Unraveling how common genetic variations contribute to disease development is complicated, as the effect of a genetic variation may be limited to a certain developmental stage and/or cell type, and may be dependent on the presence of additional environmental factors. Our analysis of asthma-associated SNPs demonstrates how this problem can be tackled by the use of epigenetic information, which identifies which genomic regions are active in different cell types.
Previously, Pham and colleagues explored the association between potential enhancers and disease-associated variants extracted from a comprehensive GWAS catalogue 
. Their primary focus was on promoter-distal regions marked by H3K4me1 and/or H3K27ac. Specifically, the authors have validated a novel macrophage-specific enhancer signature encompassing ETS, CEBP, bZIP, EGR, E-Box and NFkB motifs by ChIP-sequencing, which confirmed their associations with epigenetic changes related to differentiation.
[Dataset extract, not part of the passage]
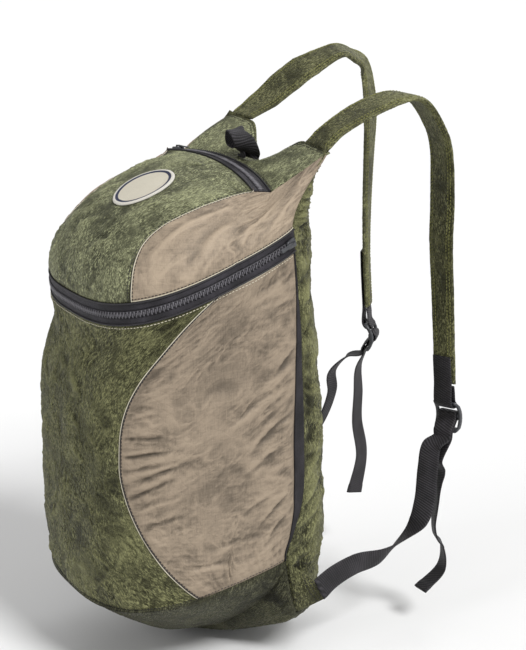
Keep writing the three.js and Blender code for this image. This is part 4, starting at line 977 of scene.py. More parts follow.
class Paint:
    """A material in the making."""

    def __init__(self, name):
        self.material = bpy.data.materials.new(name)
        self.material.use_nodes = True
        self.tree = self.material.node_tree
        self.tree.nodes.clear()
        self.place = Socket(self, self.node("ShaderNodeTexCoord").outputs["Object"])
        cloth = self.node("ShaderNodeUVMap", {"uv_map": "cloth"}).outputs["UV"]
        apart = self.node("ShaderNodeSeparateXYZ", {}, {"Vector": Socket(self, cloth)})
        self.u, self.v = (Socket(self, apart.outputs[k]) for k in "XY")
        # Fine relief of the cloth, which the cloths' colours turn into painted shade in hollows and painted
        # highlight on ridges
        relief = self.node("ShaderNodeAttribute", {"attribute_name": "relief"})
        self.relief = Socket(self, relief.outputs["Fac"])

    def node(self, kind, settings=None, values=None):
        """A node of a type: its settings first, then the values or links of its sockets."""
        node = self.tree.nodes.new(kind)
        for name, value in (settings or {}).items():
            setattr(node, name, value)
        for name, value in (values or {}).items():
            if isinstance(value, Socket):
                self.tree.links.new(value.output, node.inputs[name])
            else:
                node.inputs[name].default_value = value
        return node

    def math(self, operation, *values):
        node = self.node("ShaderNodeMath", {"operation": operation}, dict(enumerate(values)))
        return Socket(self, node.outputs[0])

    def noise(self, scale, detail=2.0, roughness=0.5, bend=0.0, place=None):
        values = {"Scale": scale, "Detail": detail, "Roughness": roughness, "Distortion": bend}
        values["Vector"] = place or self.place
        return Socket(self, self.node("ShaderNodeTexNoise", {}, values).outputs[0])

    def warped(self, scale, amount):
        """Object coordinates pushed about by coloured noise."""
        values = {"Scale": scale, "Detail": 2.0, "Vector": self.place}
        colour = Socket(self, self.node("ShaderNodeTexNoise", {}, values).outputs[1])
        values = {0: colour, 1: (amount,) * 3, 2: self.place}
        push = self.node("ShaderNodeVectorMath", {"operation": "MULTIPLY_ADD"}, values)
        return Socket(self, push.outputs[0])

    def drawn_out(self, scales):
        """Noise on the object's coordinates, with a scale for each axis."""
        node = self.node("ShaderNodeMapping", {}, {"Vector": self.place, "Scale": scales})
        return self.noise(1.0, 2.0, 0.6, place=Socket(self, node.outputs[0]))

    def streaks(self, turn, across, along):
        """Noise drawn out along one direction of the cloth."""
        laid = self.node("ShaderNodeUVMap", {"uv_map": "cloth"}).outputs["UV"]
        values = {"Vector": Socket(self, laid), "Rotation": (0.0, 0.0, turn), "Scale": (across, along, 1.0)}
        turned = self.node("ShaderNodeMapping", {}, values)
        return self.noise(1.0, 3.0, 0.6, 0.6, place=Socket(self, turned.outputs[0]))

    def cracks(self, place, scale):
        """Distance to the nearest edge between warped cells."""
        values = {"Vector": place, "Scale": scale}
        node = self.node("ShaderNodeTexVoronoi", {"feature": "DISTANCE_TO_EDGE"}, values)
        return Socket(self, node.outputs["Distance"])

    def tint(self, mask, low, high):
        values = {0: mask}
        for index, colour in ((6, low), (7, high)):
            values[index] = colour if isinstance(colour, Socket) else (*colour, 1.0)
        return Socket(self, self.node("ShaderNodeMix", {"data_type": "RGBA"}, values).outputs[2])

    def finish(self, colour, roughness, heights, **constants):
        """Shader with bumps laid one on another: pairs of height and depth in millimetres."""
        normal = None
        for height, depth in heights:
            values = {"Height": height, "Distance": depth * MM, "Strength": 1.0}
            if normal:
                values["Normal"] = normal
            normal = Socket(self, self.node("ShaderNodeBump", {}, values).outputs[0])
        values = {"Roughness": roughness, **constants}
        values["Base Color"] = colour if isinstance(colour, Socket) else (*colour, 1.0)
        if normal:
            values["Normal"] = normal
        shader = self.node("ShaderNodeBsdfPrincipled", {}, values)
        output = self.node("ShaderNodeOutputMaterial")
        self.tree.links.new(shader.outputs[0], output.inputs[0])
        return self.material


def shades(colour, low, high):
    """A colour darkened and lightened by two factors."""
    return tuple(c * low for c in colour), tuple(min(c * high, 1) for c in colour)


def crinkled_nylon(name, colour, crush=1.0):
    """Silky parachute nylon: crossing streaks of fine creases with painted highlights on them, and painted
    shade in the hollows of the relief, over soft clouds.
    """
    paint = Paint(name)
    net = paint.cracks(paint.warped(85.0, 0.006), 190.0).ramp(0.0, 0.16)
    laid = ((0.75, 780.0, 300.0), (-0.6, 700.0, 270.0), (0.15, 900.0, 380.0))
    streaks = [paint.streaks(turn, wide, long) for turn, wide, long in laid]
    clouds = paint.noise(17.0, 3.0, 0.6, 0.5)
    patches = paint.noise(38.0, 3.0, 0.6, 0.8)
    speckle = paint.noise(1100.0, 2.0, 0.7)
    crease_highlights = streaks[0].ramp(0.5, 0.68) + 0.8 * streaks[1].ramp(0.5, 0.7)
    crease_highlights = crease_highlights + 0.6 * streaks[2].ramp(0.52, 0.7)
    dark, light = shades(colour, 0.2, 2.4)
    # The lightest colour is raised further: it is the colour of the painted highlights on the creases
    light = tuple(c + 0.055 for c in light)
    painted_crease_highlight = crease_highlights * patches.ramp(0.3, 0.62)
    # Brightness: random clouds and speckle, painted shade and highlight from the relief (darker in hollows,
    # lighter on ridges), and the painted crease highlights
    bright = 0.05 + 0.95 * (clouds - 0.45) + 0.3 * paint.relief + 1.1 * (speckle - 0.5) + 0.95 * painted_crease_highlight
    body = paint.tint(bright.ramp(-0.25, 1.1), dark, light)
    rough = 0.5 + 0.2 * clouds - 0.08 * crease_highlights
    heights = [(net, 0.4 * crush), (streaks[0], 0.9 * crush), (streaks[1], 0.8 * crush), (speckle, 0.12)]
    return paint.finish(body, rough, heights, **{"Specular IOR Level": 0.22})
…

Another, recent study by Maurano et al. 
examined the distribution of 5,654 noncoding significant associations (5,134 SNPs) for 207 diseases and 447 quantitative traits. By combining with the deep genome-scale maps of regulatory DNA marked by DNase I hypersensitive sites (DHSs), their study has revealed a collective 40% enrichment of GWAS SNPs in DHSs. For externally replicated non-coding SNPs, 69.8% reside within a DHS. Of GWAS SNPs in DHSs, 93.2% (2,874) overlap a transcription factor recognition site. Common variants associated with specific diseases or trait classes were systematically enriched in the recognition sequences of transcription factors governing physiological processes relevant to the same classes. Our studies are in agreement with these findings, and suggest that the combined analysis of GWAS and epigenetic information predicts which SNPs are more likely to be functionally contributing to disease and in which cell types these effects will be noticeable.
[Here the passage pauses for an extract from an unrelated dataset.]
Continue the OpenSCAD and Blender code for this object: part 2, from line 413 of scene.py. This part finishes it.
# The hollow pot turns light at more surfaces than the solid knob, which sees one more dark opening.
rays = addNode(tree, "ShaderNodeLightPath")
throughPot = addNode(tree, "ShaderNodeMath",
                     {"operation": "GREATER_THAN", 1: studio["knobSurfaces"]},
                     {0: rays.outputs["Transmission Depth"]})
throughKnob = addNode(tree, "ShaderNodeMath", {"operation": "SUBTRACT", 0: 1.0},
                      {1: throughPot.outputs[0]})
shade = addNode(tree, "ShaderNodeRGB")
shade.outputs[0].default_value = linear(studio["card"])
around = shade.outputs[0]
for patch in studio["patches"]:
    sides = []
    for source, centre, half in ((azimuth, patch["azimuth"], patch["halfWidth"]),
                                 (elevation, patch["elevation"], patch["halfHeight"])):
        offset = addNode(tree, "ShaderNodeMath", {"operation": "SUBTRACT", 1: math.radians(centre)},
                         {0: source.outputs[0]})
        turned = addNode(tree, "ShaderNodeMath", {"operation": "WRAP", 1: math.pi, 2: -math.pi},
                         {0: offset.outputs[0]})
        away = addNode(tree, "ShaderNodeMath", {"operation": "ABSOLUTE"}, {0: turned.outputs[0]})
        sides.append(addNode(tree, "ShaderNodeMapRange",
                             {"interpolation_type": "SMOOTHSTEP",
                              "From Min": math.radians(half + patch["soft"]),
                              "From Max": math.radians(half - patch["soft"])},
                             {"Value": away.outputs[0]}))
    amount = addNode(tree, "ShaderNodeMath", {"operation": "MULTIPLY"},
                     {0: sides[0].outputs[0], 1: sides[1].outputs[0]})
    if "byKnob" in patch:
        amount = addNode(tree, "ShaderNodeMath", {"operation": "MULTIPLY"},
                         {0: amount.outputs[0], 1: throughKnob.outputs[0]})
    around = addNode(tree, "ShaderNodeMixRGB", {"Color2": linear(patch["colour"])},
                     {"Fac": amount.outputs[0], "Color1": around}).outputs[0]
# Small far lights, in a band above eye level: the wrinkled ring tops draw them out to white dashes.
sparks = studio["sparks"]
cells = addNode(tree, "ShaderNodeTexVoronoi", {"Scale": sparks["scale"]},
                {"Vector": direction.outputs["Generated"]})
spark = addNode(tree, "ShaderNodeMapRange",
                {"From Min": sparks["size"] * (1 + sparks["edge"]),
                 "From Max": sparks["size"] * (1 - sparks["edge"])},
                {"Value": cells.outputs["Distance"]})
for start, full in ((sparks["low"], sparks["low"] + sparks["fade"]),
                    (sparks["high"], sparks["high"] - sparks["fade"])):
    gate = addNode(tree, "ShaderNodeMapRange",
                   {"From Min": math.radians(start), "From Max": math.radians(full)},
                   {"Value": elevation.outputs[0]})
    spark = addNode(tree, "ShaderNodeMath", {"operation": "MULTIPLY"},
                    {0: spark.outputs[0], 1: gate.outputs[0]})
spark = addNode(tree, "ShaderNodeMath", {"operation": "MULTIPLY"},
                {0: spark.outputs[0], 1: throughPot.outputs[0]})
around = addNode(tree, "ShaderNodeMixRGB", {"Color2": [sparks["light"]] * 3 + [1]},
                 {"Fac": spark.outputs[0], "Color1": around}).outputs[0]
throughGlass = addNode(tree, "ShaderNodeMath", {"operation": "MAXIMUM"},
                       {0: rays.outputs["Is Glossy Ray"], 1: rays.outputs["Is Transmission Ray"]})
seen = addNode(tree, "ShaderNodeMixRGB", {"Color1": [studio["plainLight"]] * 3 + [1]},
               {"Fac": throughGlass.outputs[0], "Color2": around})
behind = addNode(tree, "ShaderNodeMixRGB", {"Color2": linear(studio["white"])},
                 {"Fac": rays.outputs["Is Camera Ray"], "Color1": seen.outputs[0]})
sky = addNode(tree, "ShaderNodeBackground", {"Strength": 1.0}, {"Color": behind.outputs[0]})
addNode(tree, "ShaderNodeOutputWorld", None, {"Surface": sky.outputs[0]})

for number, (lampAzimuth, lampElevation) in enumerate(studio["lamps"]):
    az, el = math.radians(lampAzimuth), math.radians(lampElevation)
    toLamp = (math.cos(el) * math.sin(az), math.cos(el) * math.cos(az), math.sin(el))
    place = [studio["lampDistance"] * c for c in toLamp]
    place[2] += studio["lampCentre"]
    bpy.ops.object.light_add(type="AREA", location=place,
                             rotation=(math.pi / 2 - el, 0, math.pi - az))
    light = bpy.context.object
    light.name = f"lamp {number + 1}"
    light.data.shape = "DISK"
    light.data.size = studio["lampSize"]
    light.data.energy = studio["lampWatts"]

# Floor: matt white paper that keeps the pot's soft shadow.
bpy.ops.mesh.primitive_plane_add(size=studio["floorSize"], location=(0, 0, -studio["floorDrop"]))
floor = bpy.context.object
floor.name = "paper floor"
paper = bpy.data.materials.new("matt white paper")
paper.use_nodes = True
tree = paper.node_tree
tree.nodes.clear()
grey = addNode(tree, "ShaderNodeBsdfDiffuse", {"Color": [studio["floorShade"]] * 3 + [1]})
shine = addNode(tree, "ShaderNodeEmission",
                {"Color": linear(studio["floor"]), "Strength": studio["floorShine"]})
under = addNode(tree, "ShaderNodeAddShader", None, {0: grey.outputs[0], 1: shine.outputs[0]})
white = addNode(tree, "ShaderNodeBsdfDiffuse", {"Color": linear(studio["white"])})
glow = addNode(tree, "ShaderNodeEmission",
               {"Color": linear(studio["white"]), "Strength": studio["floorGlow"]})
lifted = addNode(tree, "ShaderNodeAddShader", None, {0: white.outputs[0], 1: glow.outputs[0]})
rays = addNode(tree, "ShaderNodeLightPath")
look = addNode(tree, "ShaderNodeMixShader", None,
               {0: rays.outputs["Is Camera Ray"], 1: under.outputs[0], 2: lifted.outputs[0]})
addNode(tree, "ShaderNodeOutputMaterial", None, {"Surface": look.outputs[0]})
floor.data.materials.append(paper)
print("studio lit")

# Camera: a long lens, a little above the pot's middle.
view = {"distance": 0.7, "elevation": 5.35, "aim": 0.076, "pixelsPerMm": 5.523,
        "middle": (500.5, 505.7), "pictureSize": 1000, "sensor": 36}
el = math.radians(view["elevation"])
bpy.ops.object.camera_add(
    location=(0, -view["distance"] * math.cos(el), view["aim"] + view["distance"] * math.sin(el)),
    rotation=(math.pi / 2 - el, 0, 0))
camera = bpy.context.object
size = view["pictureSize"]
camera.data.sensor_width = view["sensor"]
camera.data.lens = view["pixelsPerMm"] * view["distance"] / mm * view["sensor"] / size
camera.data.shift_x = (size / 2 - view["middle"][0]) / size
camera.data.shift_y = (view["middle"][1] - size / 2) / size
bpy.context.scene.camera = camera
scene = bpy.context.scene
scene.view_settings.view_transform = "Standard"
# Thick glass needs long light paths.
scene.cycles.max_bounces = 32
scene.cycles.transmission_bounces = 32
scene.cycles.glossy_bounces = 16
With the rapidly increasing amount of epigenetic data for different human tissues in different developmental stages, such analysis will become increasingly powerful.
Significant progress has been made with respect to the ENCyclopedia Of DNA Elements (ENCODE) project after our initial results were submitted for publication 
. Multiple types of ENCODE data can now be linked with disease-associated SNPs, that could help pinpointing regulatory regions with significant enrichment for functional SNPs 
. Researchers have employed ENCODE epigenetic data as a guide to unveil regulatory regions in which genetic variants could affect a given complex trait. For instance, Farrell et al. 
applied ENCODE data to uncover the function of a DNA fragment encompassing a 3-bp deletion polymorphism, which is shown to have enhancer-like activity. The 3-bp deletion polymorphism could possibly represent the most significant functional motif accounting for HBS1L-MYB intergenic polymorphism associated with the trait of interest, fetal hemoglobin.
Our present analysis is meant more as a proof of concept than an optimized, definitive study; there are multiple ways in which it can be significantly improved. First, the amount of published asthma-associated SNPs is continuously increasing, with a gain of 65% from January to October 2012, and additional SNPs will continue to be discovered. Moreover, rather than relying on SNPs that reach statistical significance in whole genome studies, our approach would be even more powerful when GWAS data is re-analyzed from scratch, limiting the SNPs considered to those in active genomic regions of the cells of interest.
Second, the peak-calling algorithm used (MACS) is not optimal for identifying histone modifications, but was designed for identifying much better-defined transcription factor binding sites. Preliminary analysis showed that we obtained a higher enrichment with other algorithms, such as SICER 
and ZINBA 
. Moreover, rather than calling peaks, it may be preferable to identify enhancers based on the profiles of H3K4me1 enrichment together with other chromatin marks as implemented in ChromaSig 
. The more sophisticated analysis of active genomic regions by the Kellis group, which combined multiple chromatin markers in CD4+ T cells, gave a higher enrichment of disease associated SNPs than our approach of relying solely on H3K4me1 peaks to identify enhancers. We assume that this is both because other cis
-regulatory elements such as suppressors or isolators may well have similar importance to enhancers, and because even for enhancers, H3K4me1 in combination with other markers may provide a more accurate identification. We expect classifications such as those by the Kellis group to become available for multiple cell types in the near future. Also, the chromatin state classifications could be further tailored to our type of analysis by focusing on those states that show the highest correlation with disease-associated SNPs, and identifying the optimal set of chromatin marks that identifies these regions. Finally, we want to reiterate that asthma-associated SNPs are significantly enriched not only in enhancers and promoters, but also in coding and untranslated regions. The transcription of these regions could further depend on both genetic and epigenetic factors.
In conclusion, we have demonstrated a novel approach to GWAS data analysis that integrates epigenomic information to identify SNPs and cell types contributing to disease. We expect our approach to be broadly applicable, and to further enhance the value of the accumulating information from GWAS of disease. Future work needs to experimentally confirm the functional role of the identified SNPs.